I'm building a Pokemon API, and I'm having trouble with a repeating row when joining via a junction table. It is a SQL Server database. A watered down version of my tables looks like this:
To recreate my database:
CREATE DATABASE PokeApi;
USE PokeApi;
CREATE TABLE Pokemon (
PokemonId INT PRIMARY KEY IDENTITY,
PokemonName VARCHAR(55),
NationalDexNumber INT,
PokemonHeight INT,
PokemonWeight DECIMAL(10,2),
Category VARCHAR(50),
Gender VARCHAR(15),
GenderDifference BIT,
TypeOne VARCHAR(15),
TypeTwo VARCHAR(15),
);
CREATE TABLE Abilities (
AbilityId INT PRIMARY KEY IDENTITY,
AbilityName VARCHAR(20)
);
CREATE TABLE PokemonAbilitiesMapped (
PokemonId INT NOT NULL,
AbilityId INT,
CONSTRAINT PK_PokemonAbilitiesMapped PRIMARY KEY
(
PokemonId,
AbilityId
),
FOREIGN KEY(PokemonId) REFERENCES Pokemon(PokemonId),
FOREIGN KEY(AbilityId) REFERENCES Abilities(AbilityId)
);
INSERT INTO Pokemon
VALUES
('Venusaur', 3, 79, 220.5, 'Seed', 'Male / Female', 1, 'Grass', 'Poison'),
('Mega Venusaur', 3, 94, 342.8, 'Seed', 'Male / Female', 0, 'Grass', 'Poison'),
('Gigantamax Venusaur', 3, 945, NULL, 'Seed', 'Male / Female', 1, 'Grass', 'Poison');
INSERT INTO Abilities
VALUES
('Overgrow'),
('Thick Fat'),
('Test');
INSERT INTO PokemonAbilitiesMapped
VALUES
(1, 1),
(2, 2),
(3, 1),
(3, 3);
My query:
SELECT p.PokemonName, p.NationalDexNumber, p.PokemonHeight, p.PokemonWeight,
p.Category, p.Gender, p.GenderDifference, p.TypeOne, p.TypeTwo,
a.AbilityName
FROM Pokemon p
JOIN PokemonAbilitiesMapped pam
ON p.PokemonId = pam.PokemonId
JOIN Abilities a
ON pam.AbilityId = a.AbilityId
Outputs this:
PokemonName | NationalDexNumber | PokemonHeight | PokemonWeight | Category | Gender | GenderDifference | TypeOne | TypeTwo | AbilityName |
---|---|---|---|---|---|---|---|---|---|
Venusaur | 3 | 79 | 220.50 | Seed | Male / Female | True | Grass | Poison | Overgrow |
Mega Venusaur | 3 | 94 | 342.80 | Seed | Male / Female | False | Grass | Poison | Thick Fat |
Gigantamax Venusaur | 3 | 945 | null | Seed | Male / Female | True | Grass | Poison | Overgrow |
Gigantamax Venusaur | 3 | 945 | null | Seed | Male / Female | True | Grass | Poison | Test |
As you can see, Gigantamax Venusaur is listed twice because it has two abilities. I was thinking that I could add another column called "AbilityNameTwo" only if the pokemon queried had a second ability to avoid the row repeating.

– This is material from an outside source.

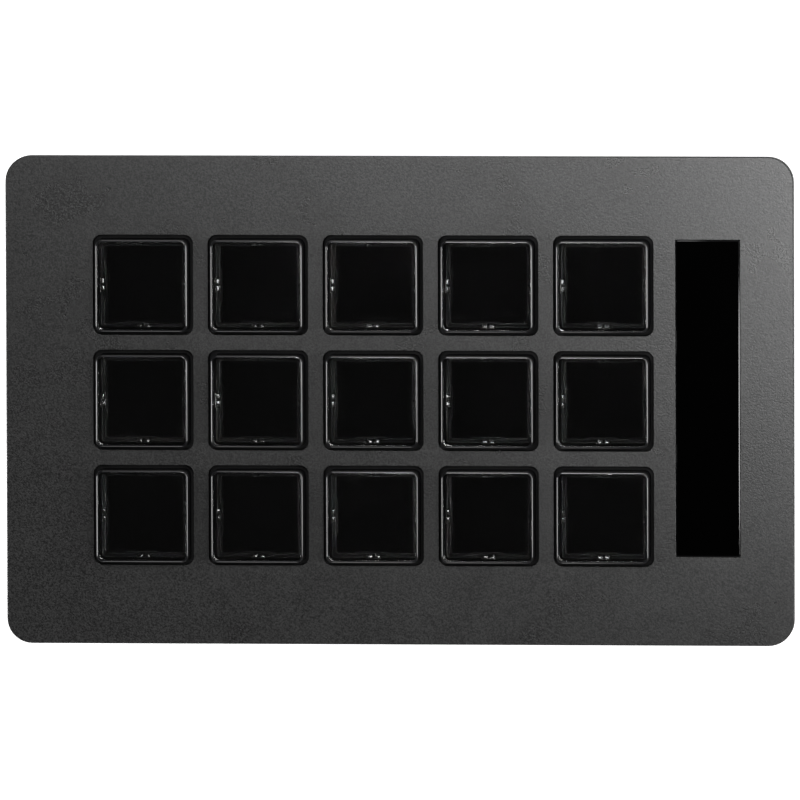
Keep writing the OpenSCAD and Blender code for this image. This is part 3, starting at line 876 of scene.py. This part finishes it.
@dataclass
class Keys:
    """The fifteen keys: a black frame with a thin rim, and a clear lens snapped into it."""

    half: float = 7.6
    corner_r: float = 1.1
    flange_half: float = 8.8
    flange_z: float = 18.9
    flange_top_z: float = 19.7
    flange_edge_r: float = 0.1
    rim_z: float = 25.0
    rim_w: float = 0.35
    rim_r: float = 0.3
    inner_rim_r: float = 0.02
    ledge_edge_r: float = 0.07
    pocket_r: float = 0.75
    ledge_z: float = 21.35
    shaft_half: float = 6.8
    shaft_r: float = 0.3
    lip_z: float = 20.0
    window_half: float = 6.4
    lens_half: float = 7.2
    lens_top_z: float = 24.75
    lens_edge_r: float = 0.05
    lens_gap: float = 0.05
    lens_chamfer: float = 0.05
    dish_reach: float = 6.7
    dish: float = 0.2
    dish_steps: int = 12
    peg_t: float = 0.36
    peg_w: float = 0.8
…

What is the best way to avoid repeating data in this scenario? If I should add another column when joining, how would I write that as a query?

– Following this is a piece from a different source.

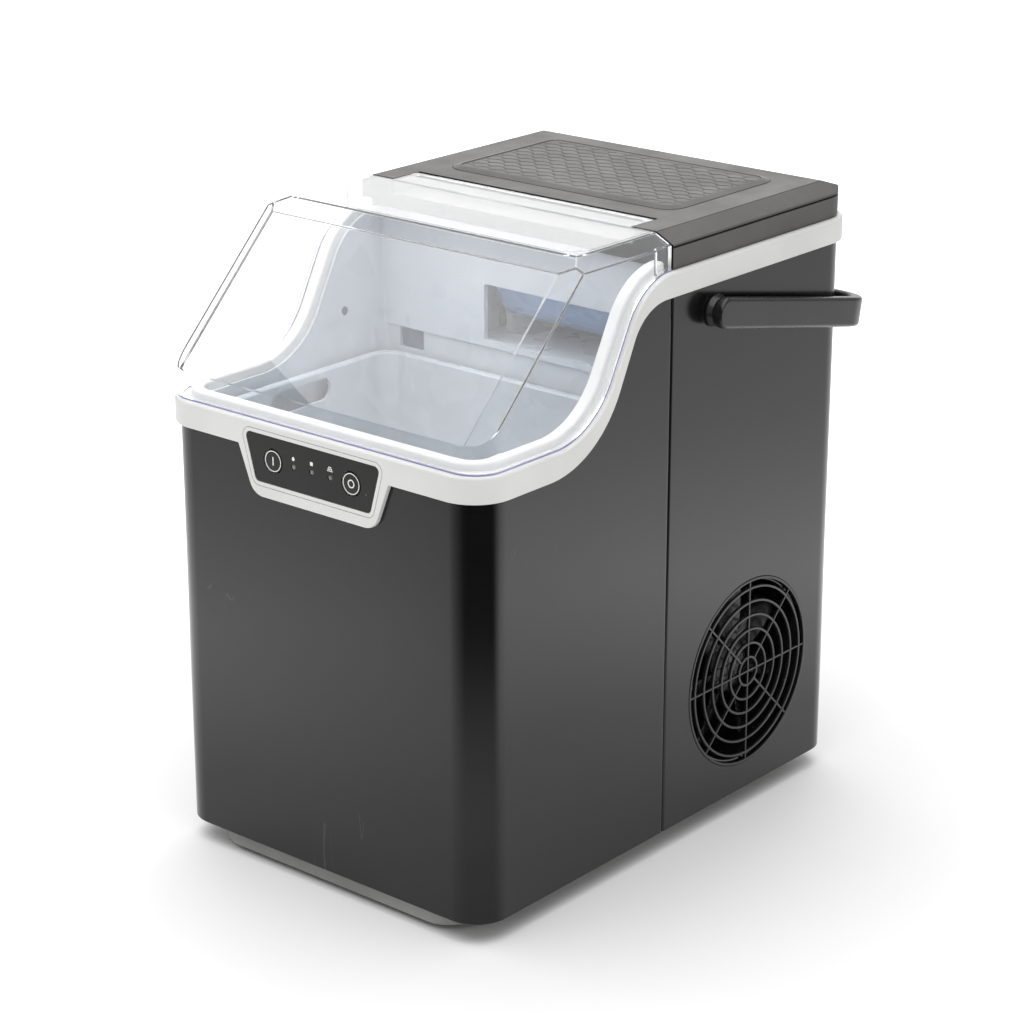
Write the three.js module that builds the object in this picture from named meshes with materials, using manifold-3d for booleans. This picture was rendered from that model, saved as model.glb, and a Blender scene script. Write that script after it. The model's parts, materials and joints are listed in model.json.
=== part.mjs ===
// A countertop ice maker, built as separate named pieces in millimetres, +Z up.
// While the pieces are made, +X is the user's right, +Y the back, and the origin is the
// middle of the painted body's footprint. The whole group is shifted at the end so that
// the origin is the middle of the machine's base, with the handle counted in its length.

import * as THREE from 'three';
import { mergeVertices } from 'three/addons/utils/BufferGeometryUtils.js';
import Module from 'manifold-3d';

const wasm = await Module();
wasm.setup();

// ---------------------------------------------------------------------------
// Driving dimensions

const gap = 0.3; // clearance left between touching pieces

const body = {
  halfWidth: 111,
  halfDepth: 159.3,
  cornerRadius: 20,
  bottom: 12,
  wall: 1.2,
  seamY: -5,
};

// The side of the machine steps up from the low front to the tall rear along an S curve:
// a lower arc, a straight slope and an upper arc that ends at endY.
const stepLower = { frontZ: 244.5, rearZ: 320, endY: -13.3, lowRadius: 62, highRadius: 30, slope: 64 };
const stepUpper = { frontZ: 259, rearZ: 333.7, endY: -6.2, lowRadius: 52, highRadius: 39, slope: 62 };

const rim = {
  proud: 3,
  innerHalfWidth: 98,
  innerHalfDepth: 147,
  innerRadius: 10,
  lipHalfWidth: 105,
  lipHalfDepth: 154,
  lipRise: 4.5,
  lipBackY: -8,
};

const topZ = 352.8; // flat top of the cover and of the lid
const bevel = { rise: 5.5, sideRun: 11, endRun: 14.8 };

const cover = { frontY: -5, wall: 3, bottom: stepUpper.rearZ + gap };
const notch = { halfWidth: 84.3, backY: 16.6, floorZ: 342.5, wall: 4 };
const hinge = {
  y: 10,
  z: 349.6,
  barrelRadius: 3.2,
  pinRadius: 1.5,
  holeRadius: 1.8,
  pinLength: 5,
  pinSkin: 1,
};

const lid = {
  frontY: -159,
  cornerRadius: 17,
  slopeFootZ: 274,
  wall: 2.2,
  backY: -6,
  flangeY: -17.5,
  flangeWall: 4,
  tabHalfWidth: 84,
  tabBackY: 15,
  toolBottom: 200, // low enough for the step to trim the whole lower edge
};

const panel = {
  topZ: 253,
  bottomZ: 226.5,
  topHalfWidth: 48,
  bottomHalfWidth: 40.7,
  cornerRadius: 3,
  buttonX: 27.7,
  buttonZ: 239.8,
  buttonRadius: 6.4,
  buttonSlack: 0.5,
  lampPitch: 13,
  lampRadius: 1.4,
};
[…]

CodePudding user response:
It's perfectly normal to have results like that when joining data. If you really want to, you can have "ability two", but what if some pokemon has three, or five? And how do you order them? Here's an example of how you'd do it for two abilities and ordering alphabetically:
WITH abilitiesMapped AS
(
SELECT pam.PokemonId
, a.AbilityName
, ROW_NUMBER() OVER (PARTITION BY pam.PokemonId
ORDER BY a.AbilityName) AS abilityNo
FROM PokemonAbilitiesMapped pam
JOIN Abilities a
ON a.AbilityId = pam.AbilityId
)
SELECT p.PokemonName, p.NationalDexNumber, p.PokemonHeight, p.PokemonWeight,
p.Category, p.Gender, p.GenderDifference, p.TypeOne, p.TypeTwo
, ability1.abilityName AS ability1
, ability2.abilityName AS ability2
FROM Pokemon p
LEFT OUTER
JOIN abilitiesMapped ability1
ON ability1.PokemonId = p.PokemonId
AND ability1.abilityNo = 1
LEFT OUTER
JOIN abilitiesMapped ability2
ON ability2.PokemonId = p.PokemonId
AND ability1.abilityNo = 2
CTE abilitiesMapped takes your mappings and abilities and generates an abilityNo for each pokemon (PARTITION BY pam.PokemonId
) where the number is ordered by the ability name (ORDER BY ...
). Then this CTE is joined twice for abilityNo 1 and 2. LEFT JOIN
is important because a pokemon does not necessarily need to have two abilities, and you will get a NULL in ability2 in such case (with an INNER JOIN
you'd only get the ones that have two abilities because abilityNo = 2 needs to exist in order to satisfy the join condition).
CodePudding user response:
Thanks for your post with create, insert statements. It was very helpful.
To avoid duplication of the ability name, You can make the ability names as comma separated list. I am using STR_AGG
to generate comma separated list. It is available from SQL Server 2017 onwards. For earlier versions, you have to use FOR XML PATH
to generate comma separated list.
SELECT p.PokemonName, p.NationalDexNumber, p.PokemonHeight, p.PokemonWeight,
p.Category, p.Gender, p.GenderDifference, p.TypeOne, p.TypeTwo,
STRING_AGG(a.AbilityName,',') AS Abilities
FROM Pokemon p
JOIN PokemonAbilitiesMapped pam
ON p.PokemonId = pam.PokemonId
JOIN Abilities a
ON pam.AbilityId = a.AbilityId
GROUP BY p.PokemonName, p.NationalDexNumber, p.PokemonHeight, p.PokemonWeight,
p.Category, p.Gender, p.GenderDifference, p.TypeOne, p.TypeTwo
PokemonName | NationalDexNumber | PokemonHeight | PokemonWeight | Category | Gender | GenderDifference | TypeOne | TypeTwo | Abilities |
---|---|---|---|---|---|---|---|---|---|
Gigantamax Venusaur | 3 | 945 | NULL | Seed | Male / Female | 1 | Grass | Poison | Overgrow,Test |
Mega Venusaur | 3 | 94 | 342.80 | Seed | Male / Female | 0 | Grass | Poison | Thick Fat |
Venusaur | 3 | 79 | 220.50 | Seed | Male / Female | 1 | Grass | Poison | Overgrow |